From: The Recorder
A regulatory fusillade arrives as initial coin offerings—ICOs—have become big business.
By Jared L. Kopel
Amid the general deregulatory thrust of the Trump Administration, the Securities and Exchange Commission has launched a major regulatory initiative directed at initial coin offerings (ICOs), the fundraising devices that provide a digital “coin” or “token” to investors. SEC head Jay Clayton recently stated that he had instructed the SEC staff “to be on high alert” for ICOs that violated the federal securities laws. The SEC recently obtained a court order halting an ICO that claimed to have raised $600 million, alleging that it relied on false and misleading statements concerning its business operations. State and industry self-regulators have also signaled a crackdown on ICOs and cryptocurrencies. The regulatory effort enfolds two themes: ICOs must comply with the federal securities registration requirements and many ICOs are no more than old-fashioned frauds. Further, the form of a transaction cannot eclipse the economic substance and the manner in which an ICO is marketed is significant in determining whether it is a securities offering.

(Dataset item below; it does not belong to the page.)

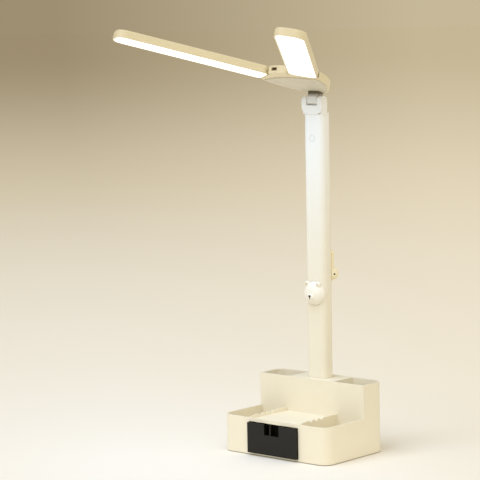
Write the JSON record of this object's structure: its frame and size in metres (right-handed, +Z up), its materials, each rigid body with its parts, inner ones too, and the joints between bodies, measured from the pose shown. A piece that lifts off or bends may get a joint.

The regulatory fusillade arrives as ICOs have become big business. According to the website Coinschedule, there were over 230 ICOs in 2017 that raised approximately $3.7 billion. The commencement of Bitcoin futures trading likely will make cryptocurrencies a more attractive investment product. The surge in ICOs also occurred as the value of Bitcoin, the most prominent cryptocurrency, rocketed only to recently plummet, furthering the demand for additional safeguards in the burgeoning industry.